"the" before country name
Baker, John
JMB at STRADLEY.COM
Mon May 12 00:31:54 UTC 2008
But "the United States of America" is just the formal political name of the American state, and the formal political name typically is preceded by "the." E.g., the Commonwealth of Australia, the Kingdom of Belgium, the United Kingdom of Great Britain and Northern Ireland, the Union of Soviet Socialist Republics.
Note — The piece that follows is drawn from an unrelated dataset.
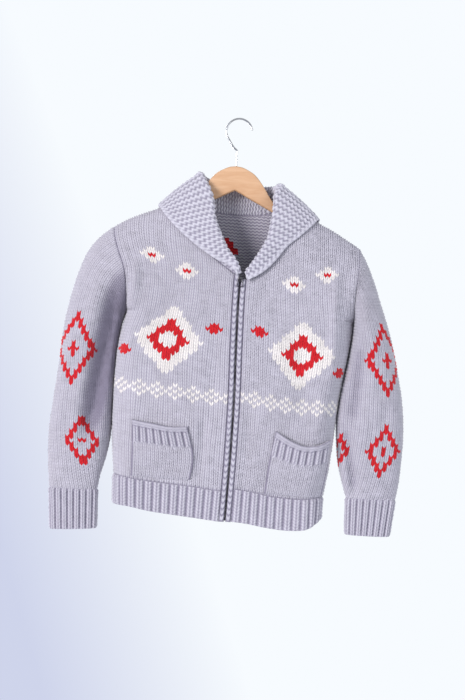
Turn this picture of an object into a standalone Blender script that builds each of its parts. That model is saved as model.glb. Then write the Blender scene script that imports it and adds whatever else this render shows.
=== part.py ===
"""Chunky zipped cardigan with a shawl collar, hung on a wooden hanger.

The garment is built from the pieces that are knitted and sewn together, each a wall of cloth.
Front and back are height fields over the outline seen from the front: the depth of the body at a
point is the product of three arches, one under the shoulder line and one inside each side edge.
Sleeves are rings swept from the armhole to the cuff. The collar is a seam, a stand, a roll and a
fall at each station round the neck. The origin is the inner top of the hook, where the hanger
rests on its rail. X is to the viewer's right, Y away from the viewer, Z up.

Tables are in millimetres and their columns are named above them.
"""

import math

import bpy
import numpy as np

MM = 0.001

# ---------------------------------------------------------------- driving sizes, millimetres
WALL = 4.0
SEAM_GAP = 0.3
HALF_GAP = SEAM_GAP / 2
STEM_X = -3.0
LEAN_OF_SHOULDER = math.radians(26.0)

SIDE_ROLL = 45.0
SHOULDER_ROLL = 126.0
UNDERARM_ROLL = 80.0
UNDERARM = {"left": -390.0, "right": -395.0}
SIGN = {"left": -1.0, "right": 1.0}
UNDERARM_NORMAL = {"left": (-0.8, 0.0, -0.6), "right": (0.8, 0.0, -0.6)}
FACING = {"front": -1.0, "back": 1.0}

BODY_ROWS = 8
ARMHOLE_ROWS = 10
ROLL_COLUMNS = 4
FLAT_COLUMNS = 6
BACK_NECK_COLUMNS = 10

BAND_REACH = 12.2
BAND_INNER = 1.7
ZIP_TOP = -316.0
NECK_END = {"left": -312.0, "right": -322.0}

RIB_HEIGHT = 2.4
RIB_STEPS = (0.0, 0.14, 0.30, 0.84)
HEM_RIBS = {"left": 12, "right": 11, "back": 25}
CUFF_RIBS = 15

POCKET_LIFT = 10.0
POCKET_RIBS = 7
POCKET_RIB_FOOT = 0.64
POCKET_BEAD_FOOT = 0.91
POCKET_BEAD = 1.6

# ---------------------------------------------------------------- tables of the outline
# Edge of the body: height z, then x. Side seam up to the underarm, armhole above it.
EDGE = {
    "left": [(-777, -218), (-718, -219), (-640, -225), (-550, -225), (-490, -223), (-440, -217),
             (-390, -206), (-365, -205), (-335, -207), (-305, -213), (-280, -223), (-252, -233),
             (-225, -239)],
    "right": [(-792, 199), (-748, 201), (-700, 209), (-640, 216), (-585, 221), (-545, 225),
              (-500, 233), (-445, 242), (-395, 246), (-365, 245.5), (-333, 246.5), (-290, 251),
              (-248, 253)],
}
# Top of the shoulders, carried across the neck: x, height z.
SHOULDER = [(-239, -225), (-218, -212.5), (-194, -201), (-163, -189), (-120, -172), (-86, -156),
            (-40, -135), (10, -122), (60, -141), (105, -165), (136, -182), (168, -200),
            (200, -216), (228, -233), (253, -248)]
# Neck seam of each front, from the zip up to the neck point: x, height z.
NECKLINE = {
    "left": [(5.4, -312), (-22, -293), (-52, -268), (-77, -236), (-84, -196), (-86, -156)],
    "right": [(29.7, -322), (58, -312), (84, -288), (100, -258), (104, -212), (105, -165)],
}
# Neck seam of the back, from the left neck point to the right one: x, height z.
BACK_NECK = [(-86, -156), (-62, -176), (-25, -186), (10, -188), (45, -187), (82, -180), (105, -165)]
# Line of the zip: height z, x.
ZIP_LINE = [(-801, 7), (-740, 10), (-650, 13.5), (-550, 15.5), (-450, 15), (-350, 16), (-312, 17.6)]
# Seam between panel and hem rib: x, height z.
HEM_SEAM = {
    "left": [(-219, -718), (-149, -727), (-66, -734), (-2, -741)],
    "right": [(22, -736), (51, -739), (100, -748), (143, -751), (201, -748)],
    "back": [(-219, -718), (-120, -727), (0, -736), (110, -745), (201, -748)],
}
# Lower edge of the hem: x, height z.
HEM_EDGE = {
    "left": [(-218, -777), (-180, -779), (-150, -785), (-100, -791), (-50, -796), (-4, -801)],
    "right": [(19, -800), (50, -803), (86, -809), (143, -813), (171, -809), (199, -792)],
    "back": [(-218, -777), (-120, -786), (0, -797), (110, -806), (199, -792)],
}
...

There may or may not be a corresponding country name that can be used without "the"; there was none, for example, with the Soviet Union (only Russia, which for political reasons could not be used as such until the Soviet Union's dissolution).
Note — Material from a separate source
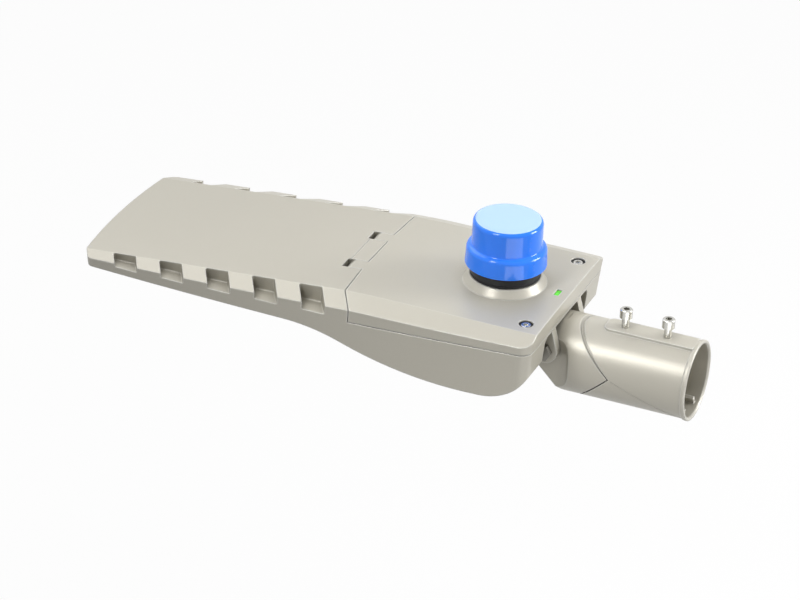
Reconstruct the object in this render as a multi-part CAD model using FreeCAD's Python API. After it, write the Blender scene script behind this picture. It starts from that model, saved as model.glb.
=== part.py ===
"""LED street light head: die-cast body, hinged gear cover, twist-lock photocell and tilting pole spigot.

The origin lies on the spigot's axis, at the outer end of the pole seat. +X points out of the spigot
to the pole, +Z is up and +Y is the far side. Lengths are in millimetres.
"""
import FreeCAD, Part
import math
import os
from FreeCAD import Vector

# Pole and spigot tube
pole_r = 30.15
pole_clearance = 0.6
seat_r = pole_r + pole_clearance
seat_length = 28.0
tube_outer_r = 40.5
tube_wall = 2.5
tube_mouth_x = 88.0
bead_height = 1.8
bead_length = 5.0
rib_angle = 25.0
rib_width = 4.0
rib_setback = 6.0
rib_relief = 0.4
pad_rise = 1.1
pad_half_width = 12.0
pad_length = 95.0

# Joint between knuckle and tube
joint_apex_x = 7.0
groove_top = 4.4
groove_apex = 1.6
groove_depth = 1.7
sleeve_clearance = 0.15
stop_wall = 5.0
cable_hole_r = 12.0

# Knuckle
pivot_x = -63.0
pivot_z = 16.5
knuckle_nose_r = 23.0
cheek_half_width = 30.0
cheek_fillet = 17.0
cheek_end_x = -52.0
pivot_bolt_r = 5.0
running_clearance = 0.08

# Head outline
rear_x = -54.0
head_length = 506.0
tip_x = rear_x - head_length
top_z = 62.5
half_width_rear = 109.0
half_width_mid = 113.2
half_width_tip = 105.5
mid_x = -264.0
tip_bow = 5.2
rear_corner_r = 13.0
tip_corner_r = 9.0
least_corner_r = 2.0
side_draft = 5.0
band_drop = 10.0
crown = 1.2
border_half_width = 90.5
band_angle_rear = 22.5
band_angle_tip = 13.5
bend_start_x = -220.0
bend_length = 57.0
top_slope = 4.6

# Underside
led_bottom_tip_z = 24.6
led_bottom_slope = 0.52
belly_start_x = -289.5
ramp_angle = 19.5
belly_z = -13.5
ramp_radius = 190.0
belly_radius = 400.0
heel_x = -108.0
rear_wall_bottom_z = 22.5

# Walls
casting_wall = 4.0
cover_wall = 3.0
seam_gap = 0.7

# Edge notches
notch_count = 5
notch_pitch = 52.46
notch_first_x = -522.0
notch_width = 25.5
edge_sweep = 0.6
notch_depth_first = 8.4
notch_depth_last = 17.2
notch_corner_r = 1.6

# Cover, hinge and parting line
seam_x = -263.5
seam_set_back = 2.6
parting_front_z = 37.5
parting_rear_z = 44.5
parting_front_x = -249.0
parting_rear_x = -64.0
finger_inner_y = 25.0
finger_width = 17.0
finger_reach = 19.5
finger_slot = 3.0
hinge_barrel_r = 8.2
hinge_pin_r = 3.0
hinge_pin_x = -275.0
block_gap = 0.4
block_depth = 16.0
lip_width = 2.0
gasket_width = 3.5
gasket_height = 2.0
cover_screw_x = -72.0
cover_screw_y = 74.0
cover_screw_r = 3.0
cover_screw_head_r = 5.0
screw_ring_r = 7.6
screw_recess = 2.2

# Photocell
photocell_x = -124.0
photocell_band_r = 42.0
photocell_body_r = 36.2
photocell_bottom_z = 21.4
photocell_shoulder_z = 42.4
photocell_top_z = 70.6
photocell_wall = 2.2
photocell_base_r = 36.3
collar_base_r = 42.8
collar_top_r = 37.2
collar_height = 8.6
socket_r = 30.0
socket_depth = 24.0

# Level vial
vial_x = -66.3
vial_length = 13.0
vial_width = 5.6
vial_depth = 3.0

# Light engine
glass_length = 216.0
glass_width = 172.0
glass_thickness = 4.0
glass_seal = 1.2
glass_fit = 0.4
glass_corner_r = 5.6
glass_start = 26.0
led_pocket_inset = 6.0
led_pocket_depth = 13.4
board_thickness = 1.6
lens_thickness = 2.0
dome_height = 3.2
dome_r = 6.2
lens_rows = 2
lens_columns = 2
domes_along = 6
domes_across = 3
chip_size = 3.5
chip_height = 0.7
clip_w = 1.2
clip_size = 13.0
clip_screw_out = 5.0
clip_places = (0.12, 0.5, 0.88)

# Control gear
driver_length = 118.0
driver_width = 60.0
driver_height = 34.0
driver_x0 = -206.0
driver_z0 = 2.0
driver_lug = 10.0
driver_lug_height = 2.5
driver_screw_dx = 18.0
bench_height = 3.0
surge_length = 46.0
surge_width = 30.0
surge_height = 26.0
surge_base = 3.0
surge_x, surge_y = -118.0, 80.0
surge_screw_dx = 17.0
terminal_poles = 5
terminal_pitch = 8.0
terminal_x, terminal_y = -119.0, -44.0
clamp_x, clamp_y = -124.0, 0.0
clamp_rise = 4.0
clamp_strap = 2.0
clamp_screw_dy = 14.0
earth_at = (-112.0, -78.0)
gland_thread_r = 8.0
gland_hex = 19.0
gland_nut = 4.5
gland_hole_r = 5.0
gland_y, gland_z = 0.0, 3.0
vent_thread_r = 4.0
vent_hex = 12.0
vent_y, vent_z = 48.0, 0.0
wire_hole_r = 3.0
wire_hole_z = 31.5

# Rear slot and its lugs
slot_room = 6.0
slot_lip = 0.7
slot_half_width = 61.0
slot_corner_r = 8.0
ear_thickness = 10.0
ear_r = 14.0
washer_thickness = 1.0
washer_r = 9.0

# Heat ribs above the light board
heat_ribs = 7
rib_thickness = 4.0
board_ledge = 8.0

# Smaller fits
inner_rim = 1.5
gasket_gap = 0.3
rim_height = 4.0
swing_clearance = 0.35
front_wall_x = -257.5
front_wall = 3.5
deck_z = 38.0
front_room_x = -312.0
channel_low_z = -14.0
channel_top_z = 8.0
socket_screw_circle_r = 33.2
collar_edge = 0.9
vial_recess = 1.6
ring_height = 2.6
screw_grip = 5.0
block_screw_shift = 6.3
block_screw_y = 14.0
base_gap = 0.3
photocell_gasket_height = 3.0
blade_r = 16.0
blade_sweep = 26.0
blade_depth = 12.0
blade_gap = 0.4
twist_angle = 30.0
socket_top = 6.0
socket_flange_r = 36.0
channel_half = 18.0
strip_z = 32.6
strip_overlap = 14.0
joint_screw_angles = (60.0, 120.0, -60.0, -120.0)
joint_screw_r = 2.0
joint_screw_pitch_r = 34.5
joint_boss_r = 3.6
joint_boss_length = 8.0
joint_head_r = 3.4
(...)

We say America, not the America. (I put aside for now the ambiguity of "America," which can refer either to the USA or to North and South America.) The Netherlands and (formerly) the Ukraine are the only examples of country names with "the" that come to mind. The Netherlanders also choose to call their seat of government The Hague, which always struck me as even more anomalous.
John Baker
________________________________
From: American Dialect Society on behalf of Mark Mandel
Sent: Sun 5/11/2008 3:25 PM
To: ADS-L at LISTSERV.UGA.EDU
Subject: Re: "the" before country name
On Sun, May 11, 2008 at 12:11 AM, Your Name <ROSESKES at aol.com> wrote:
> If "the" before a country's name is belittling, why is there not one single
> American objecting to "the United States"?
>
> Rosemarie
Because we chose that name ourselves? And consequently it describes us as we
want to see ourselves, rather than as 'the border territory'?